In a small book titled The Silent Life, published in 1957 Thomas Merton refers to Weston Priory as a new Benedictine foundation of "the Primitive Observance". The priory was in fact one of several North American monasteries in the renewal movement that preceded Vatican Council II. Thomas Merton considered Weston to be one of only a handful that was dedicated to Benedictine renewal, including the rediscovery of "choir monks," educated monks who prayed the full Liturgy of the Hours, yet not being priests.

The Weston community became increasingly dedicated to the peace and social justice movements.
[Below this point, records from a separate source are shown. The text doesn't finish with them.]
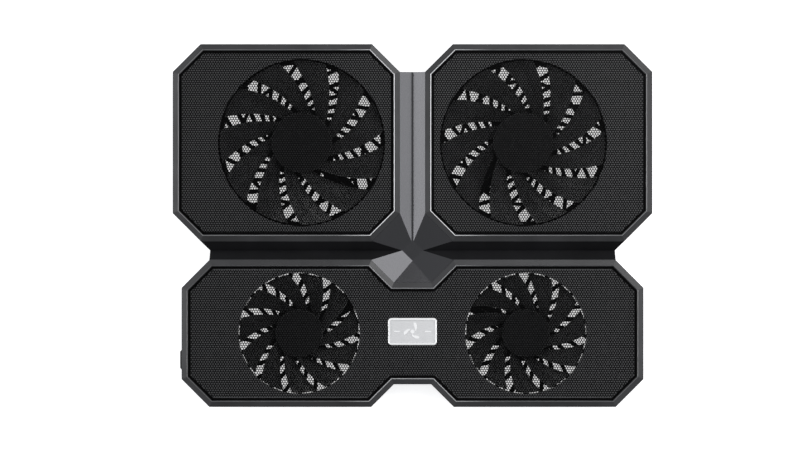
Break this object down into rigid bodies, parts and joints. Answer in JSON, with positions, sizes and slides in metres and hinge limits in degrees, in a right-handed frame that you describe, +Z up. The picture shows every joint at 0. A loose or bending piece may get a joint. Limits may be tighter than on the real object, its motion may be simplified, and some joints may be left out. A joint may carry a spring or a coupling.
{
  "type": "laptop cooling pad",
  "caption": "Flat laptop cooling pad with fans under perforated metal, a V-shaped valley between its panels, and fold-out rear legs.",
  "frame": {"origin": "centre of the footprint, at the level the rubber feet stand on", "axes": "+X to the right, +Y to the rear edge with the fold-out legs, +Z up through the mesh that the laptop rests over"},
  "size_m": [0.38, 0.2874, 0.024],
  "materials": {
    "housing": "satin moulded black",
    "trim_grey": "satin gunmetal paint",
    "mesh_black": "powder-coated black",
    "badge_white": "glossy white",
    "badge_silver": "fine brushed",
    "fan_black": "moulded black",
    "steel": "plated",
    "magnet": "bonded ferrite",
    "brass": "sintered",
    "lamination": "stamped laminations",
    "copper_wire": "enamelled winding",
    "lead_sheath": "smooth sheath",
    "rubber": "matte",
    "white_plastic": "moulded",
    "circuit_board": "solder mask"
  },
  "bodies": {
    "housing_body": {"badge_bezel": "badge_white", "badge_plate": "badge_silver", "board_parts": "white_plastic", "bottom_shell": "housing", "centre_trim": "trim_grey", "control_board": "circuit_board", "front_left_bearing": "brass", "front_left_coils": "copper_wire", "front_left_lead": "lead_sheath", "front_left_motor_base": "fan_black", "front_left_stator_core": "lamination", "front_right_bearing": "brass", "front_right_coils": "copper_wire", "front_right_lead": "lead_sheath", "front_right_motor_base": "fan_black", "front_right_stator_core": "lamination", "leg_pin_left": "steel", "leg_pin_right": "steel", "mesh_front": "mesh_black", "mesh_left": "mesh_black", "mesh_right": "mesh_black", "rear_left_bearing": "brass", "rear_left_coils": "copper_wire", "rear_left_lead": "lead_sheath", "rear_left_motor_base": "fan_black", "rear_left_stator_core": "lamination", "rear_right_bearing": "brass", "rear_right_coils": "copper_wire", "rear_right_lead": "lead_sheath", "rear_right_motor_base": "fan_black", "rear_right_stator_core": "lamination", "rubber_feet": "rubber", "shell_screws": "steel", "small_screws": "steel", "switch_board": "circuit_board", "switch_body": "white_plastic", "switch_lead": "lead_sheath", "top_frame": "housing", "usb_board": "circuit_board", "usb_lead": "lead_sheath", "usb_sockets": "steel", "usb_tongues": "white_plastic"},
    "rear_left_fan": {"rear_left_rotor": "fan_black", "rear_left_shaft": "steel", "rear_left_magnet": "magnet"},
    "rear_right_fan": {"rear_right_rotor": "fan_black", "rear_right_shaft": "steel", "rear_right_magnet": "magnet"},
    "front_left_fan": {"front_left_rotor": "fan_black", "front_left_shaft": "steel", "front_left_magnet": "magnet"},
    "front_right_fan": {"front_right_rotor": "fan_black", "front_right_shaft": "steel", "front_right_magnet": "magnet"},
    "leg_left_body": {"leg_left": "housing", "leg_tip_left": "rubber"},
    "leg_right_body": {"leg_right": "housing", "leg_tip_right": "rubber"},
    "button_body": {"mode_button": "housing", "switch_plunger": "white_plastic"}
  },
  "joints": [
    {"name": "rear_left_spin", "type": "hinge", "parent": "housing_body", "child": "rear_left_fan", "pos_m": [-0.088, 0.06573, 0.012], "axis": [0, 0, 1], "continuous": true},
    {"name": "rear_right_spin", "type": "hinge", "parent": "housing_body", "child": "rear_right_fan", "pos_m": [0.088, 0.06573, 0.012], "axis": [0, 0, 1], "continuous": true},
    {"name": "front_left_spin", "type": "hinge", "parent": "housing_body", "child": "front_left_fan", "pos_m": [-0.09, -0.08553, 0.012], "axis": [0, 0, 1], "continuous": true},
    {"name": "front_right_spin", "type": "hinge", "parent": "housing_body", "child": "front_right_fan", "pos_m": [0.09, -0.08553, 0.012], "axis": [0, 0, 1], "continuous": true},
    {"name": "leg_left_fold", "type": "hinge", "parent": "housing_body", "child": "leg_left_body", "pos_m": [-0.172, 0.09795, 0.0062], "axis": [1, 0, 0], "range_deg": [0, 100]},
    {"name": "leg_right_fold", "type": "hinge", "parent": "housing_body", "child": "leg_right_body", "pos_m": [0.172, 0.09795, 0.0062], "axis": [1, 0, 0], "range_deg": [0, 100]},
    {"name": "button_push", "type": "slide", "parent": "housing_body", "child": "button_body", "axis": [1, 0, 0], "range_m": [0, 0.0006], "stiffness_N_per_m": 800, "springref_m": -0.0005}
  ]
}
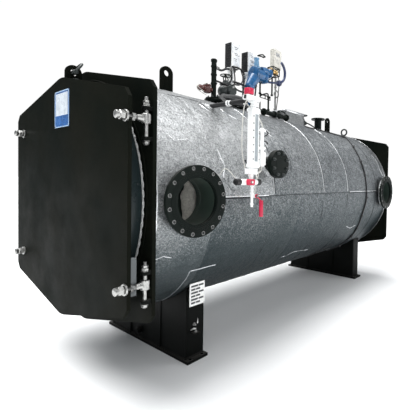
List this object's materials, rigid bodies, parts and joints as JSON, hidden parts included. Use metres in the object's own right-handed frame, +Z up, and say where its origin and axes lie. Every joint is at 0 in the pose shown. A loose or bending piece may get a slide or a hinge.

The abbey bonded with a group of Benedictine nuns in Mexico, establishing a retreat center in Cuernavaca to raise consciousness among North Americans of their southern neighbors. Through the monastery's relationships with senators Patrick Leahy and Bernie Sanders, they have tried to bring more attention to the plight of the poor in Mexico. The priory was, in the 1980s, one of several hundred churches and religious organizations that pledged to provide for refugees seeking homes in the United States.
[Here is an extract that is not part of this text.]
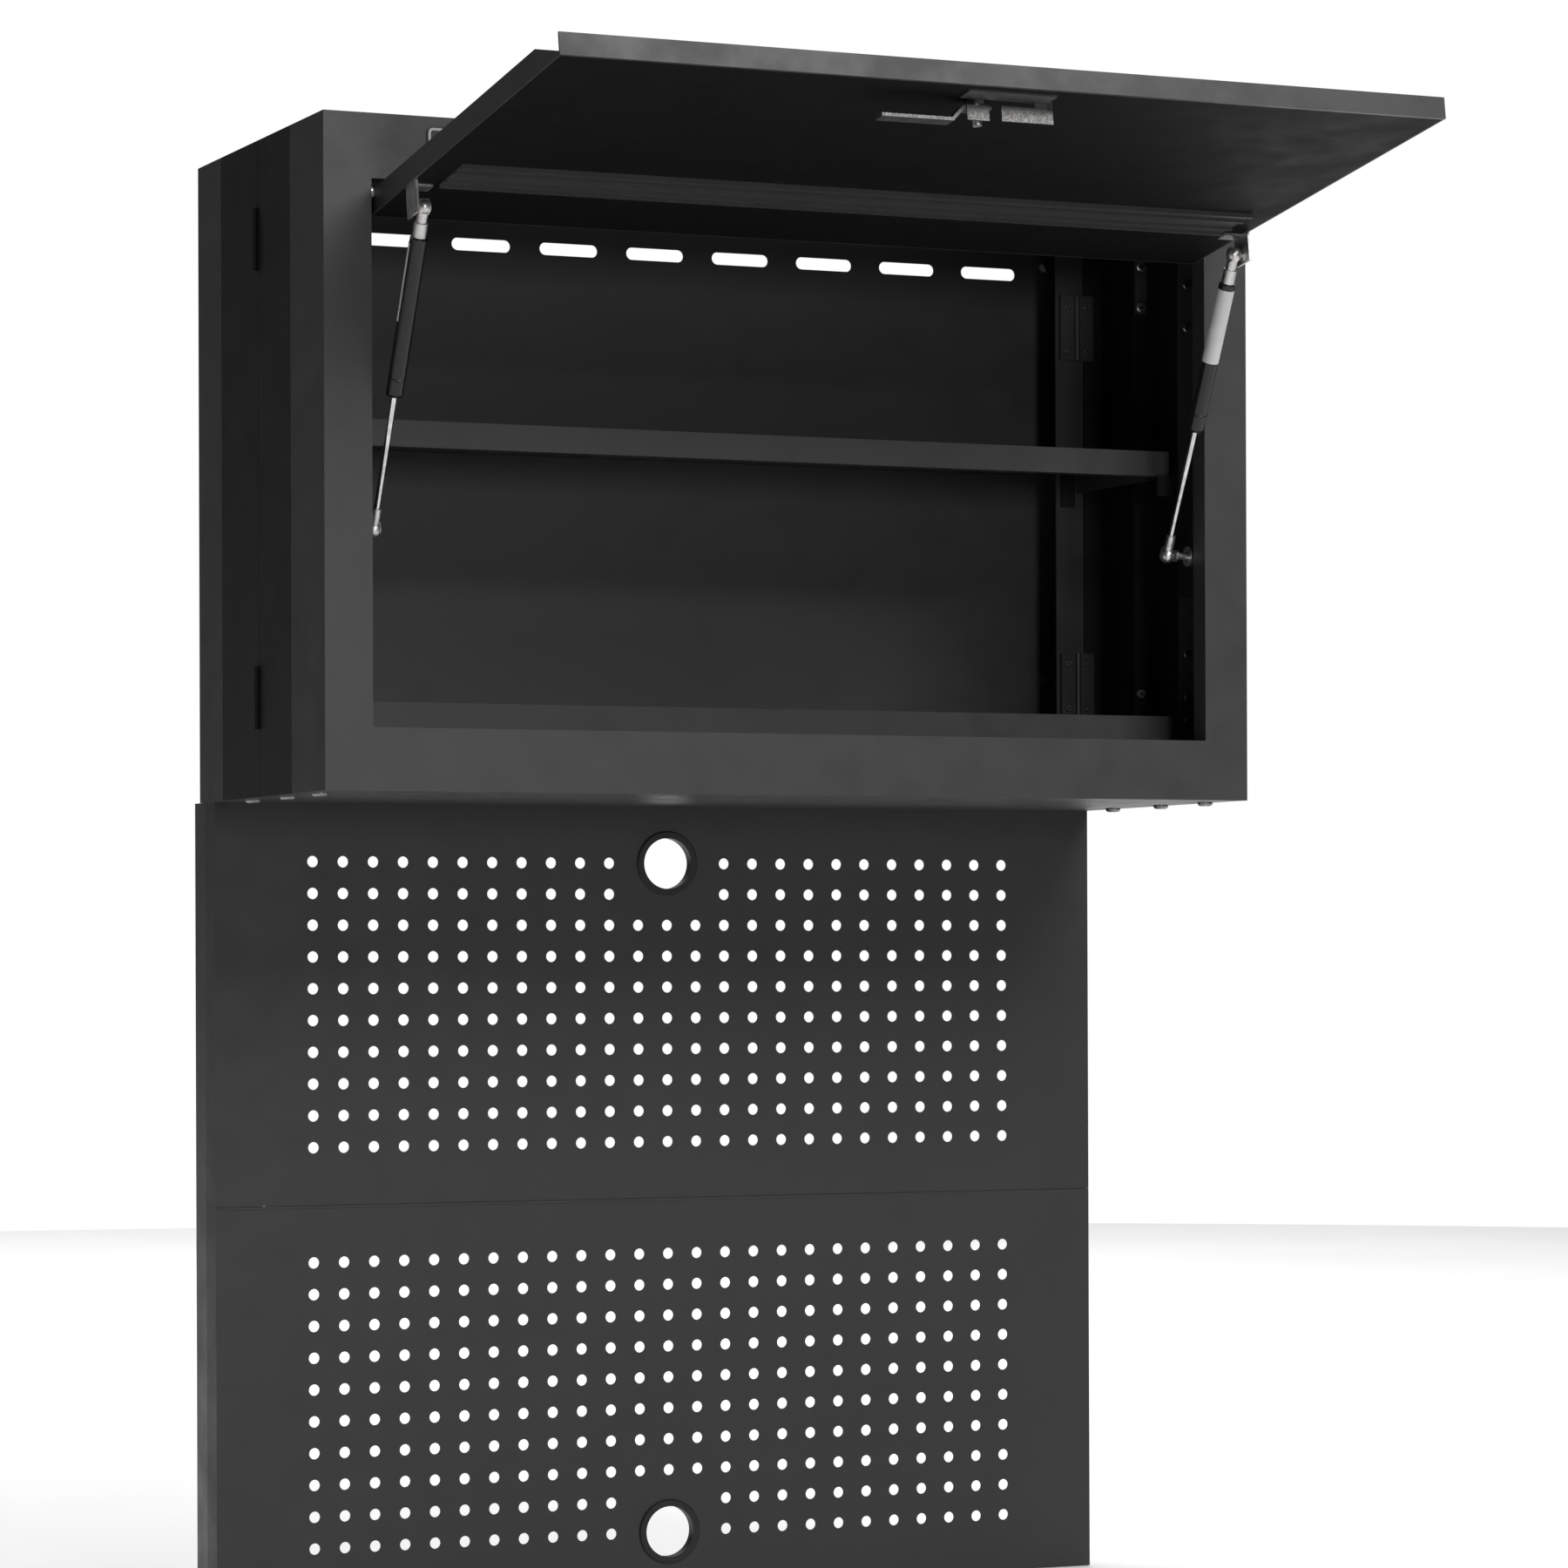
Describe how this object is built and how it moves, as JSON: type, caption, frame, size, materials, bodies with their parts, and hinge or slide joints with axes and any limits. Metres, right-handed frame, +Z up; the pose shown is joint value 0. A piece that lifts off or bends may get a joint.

In June 2026 the Weston community was incorporated into the Swiss-American Congregation.

===Music and artwork===
In the 1960s, the brothers of Weston Priory began writing their own music for liturgical use. Their music has become well known throughout the world.
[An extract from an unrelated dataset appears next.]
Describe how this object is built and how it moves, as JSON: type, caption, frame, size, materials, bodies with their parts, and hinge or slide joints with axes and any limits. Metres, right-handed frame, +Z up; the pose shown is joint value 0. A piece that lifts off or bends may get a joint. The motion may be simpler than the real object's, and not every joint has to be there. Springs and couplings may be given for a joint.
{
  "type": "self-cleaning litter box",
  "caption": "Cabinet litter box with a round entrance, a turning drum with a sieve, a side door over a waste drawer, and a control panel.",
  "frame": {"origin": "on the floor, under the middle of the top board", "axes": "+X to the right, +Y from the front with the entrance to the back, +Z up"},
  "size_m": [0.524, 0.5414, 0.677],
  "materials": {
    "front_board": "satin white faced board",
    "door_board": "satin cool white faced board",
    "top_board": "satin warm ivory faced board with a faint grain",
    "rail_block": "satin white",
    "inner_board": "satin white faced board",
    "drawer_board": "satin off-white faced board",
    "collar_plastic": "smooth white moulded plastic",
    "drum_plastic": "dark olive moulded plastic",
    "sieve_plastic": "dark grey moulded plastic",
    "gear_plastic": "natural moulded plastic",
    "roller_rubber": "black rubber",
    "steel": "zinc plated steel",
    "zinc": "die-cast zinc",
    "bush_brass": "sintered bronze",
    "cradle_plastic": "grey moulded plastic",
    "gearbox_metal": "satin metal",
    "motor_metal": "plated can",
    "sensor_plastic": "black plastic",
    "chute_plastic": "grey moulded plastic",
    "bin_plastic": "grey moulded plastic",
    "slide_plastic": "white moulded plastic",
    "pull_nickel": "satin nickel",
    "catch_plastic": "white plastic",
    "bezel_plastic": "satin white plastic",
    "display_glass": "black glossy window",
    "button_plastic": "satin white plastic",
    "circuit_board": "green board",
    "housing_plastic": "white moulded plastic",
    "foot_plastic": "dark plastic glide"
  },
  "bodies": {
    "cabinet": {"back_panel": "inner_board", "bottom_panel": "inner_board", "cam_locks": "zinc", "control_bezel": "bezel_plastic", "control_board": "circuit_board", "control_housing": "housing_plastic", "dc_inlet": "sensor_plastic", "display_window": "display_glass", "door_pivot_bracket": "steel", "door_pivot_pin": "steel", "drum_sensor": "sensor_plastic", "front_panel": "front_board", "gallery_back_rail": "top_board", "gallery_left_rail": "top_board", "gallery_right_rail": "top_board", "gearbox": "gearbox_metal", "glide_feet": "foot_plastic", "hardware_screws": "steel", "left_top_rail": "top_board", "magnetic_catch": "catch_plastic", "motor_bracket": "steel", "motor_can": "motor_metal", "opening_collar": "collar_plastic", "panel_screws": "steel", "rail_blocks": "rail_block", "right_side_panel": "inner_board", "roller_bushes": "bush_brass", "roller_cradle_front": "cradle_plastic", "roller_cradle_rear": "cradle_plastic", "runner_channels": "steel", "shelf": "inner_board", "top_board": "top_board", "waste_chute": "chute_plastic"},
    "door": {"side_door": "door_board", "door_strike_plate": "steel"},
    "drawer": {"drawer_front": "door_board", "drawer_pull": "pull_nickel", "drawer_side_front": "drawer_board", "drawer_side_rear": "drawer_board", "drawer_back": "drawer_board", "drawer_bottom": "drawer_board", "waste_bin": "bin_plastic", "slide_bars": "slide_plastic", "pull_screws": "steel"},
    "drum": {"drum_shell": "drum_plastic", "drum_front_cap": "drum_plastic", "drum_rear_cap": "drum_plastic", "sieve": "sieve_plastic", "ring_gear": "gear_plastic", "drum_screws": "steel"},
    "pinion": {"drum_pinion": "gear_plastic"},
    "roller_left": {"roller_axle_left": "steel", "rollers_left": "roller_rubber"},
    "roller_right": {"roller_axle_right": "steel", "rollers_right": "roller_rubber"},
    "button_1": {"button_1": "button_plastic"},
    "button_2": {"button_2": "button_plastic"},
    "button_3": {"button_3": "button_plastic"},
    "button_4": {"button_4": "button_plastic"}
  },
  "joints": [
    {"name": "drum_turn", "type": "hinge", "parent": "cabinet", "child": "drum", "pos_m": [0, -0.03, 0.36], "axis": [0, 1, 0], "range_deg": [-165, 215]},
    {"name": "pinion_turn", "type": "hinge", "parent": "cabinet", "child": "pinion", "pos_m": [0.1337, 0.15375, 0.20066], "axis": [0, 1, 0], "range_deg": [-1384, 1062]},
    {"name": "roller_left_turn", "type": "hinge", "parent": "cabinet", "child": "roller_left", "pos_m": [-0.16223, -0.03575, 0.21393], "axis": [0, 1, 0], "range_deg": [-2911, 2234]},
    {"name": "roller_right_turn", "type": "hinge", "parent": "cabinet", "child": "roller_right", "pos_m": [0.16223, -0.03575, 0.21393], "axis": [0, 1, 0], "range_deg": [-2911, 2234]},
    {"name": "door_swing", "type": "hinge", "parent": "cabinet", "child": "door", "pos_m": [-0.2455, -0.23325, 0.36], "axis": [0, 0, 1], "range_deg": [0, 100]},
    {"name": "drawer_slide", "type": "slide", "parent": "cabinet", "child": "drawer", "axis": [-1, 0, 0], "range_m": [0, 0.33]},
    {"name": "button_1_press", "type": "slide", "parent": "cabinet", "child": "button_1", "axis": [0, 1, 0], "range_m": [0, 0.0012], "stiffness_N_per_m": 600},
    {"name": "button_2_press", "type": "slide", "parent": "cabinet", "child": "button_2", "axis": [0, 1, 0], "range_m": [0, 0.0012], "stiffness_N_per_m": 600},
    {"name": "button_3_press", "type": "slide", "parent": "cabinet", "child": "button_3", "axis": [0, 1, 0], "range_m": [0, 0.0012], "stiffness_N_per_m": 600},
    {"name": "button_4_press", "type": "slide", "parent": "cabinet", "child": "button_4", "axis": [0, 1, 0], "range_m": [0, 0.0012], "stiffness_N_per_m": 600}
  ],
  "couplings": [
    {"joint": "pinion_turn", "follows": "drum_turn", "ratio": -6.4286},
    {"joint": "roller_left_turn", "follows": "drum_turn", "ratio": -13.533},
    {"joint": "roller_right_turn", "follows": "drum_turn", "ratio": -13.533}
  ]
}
The monks maintain gardens, livestock, and a book store with items produced by the brothers. Several pieces of the pottery produced at the monastery are held by museums, such as the Museum of Fine Arts in Boston.
==Notable members==
Abbot Leo Rudloff, at that time Abbot of Dormition Abbey, was named to the pre-Vatican Council Commission that included the quest for reconciliation between Christians and Jews. When he retired as abbot in Jerusalem, the abbot journeyed to his foundation in Weston and was known as Brother Leo. Other well-known community members have included ceramic artist Brother Thomas (Thomas Bezanson) and Gregory Norbet, the composer of much of the community's earlier music. Author Tomie dePaola was briefly a member in 1956.

== Awards ==
In July 1992, the Weston Priory Community was awarded the Peace Abbey Courage of Conscience Award in Sherborn, Massachusetts, for its reception of the Guatemalan Refugee family, Elena and Felipe Ixcot and their five children.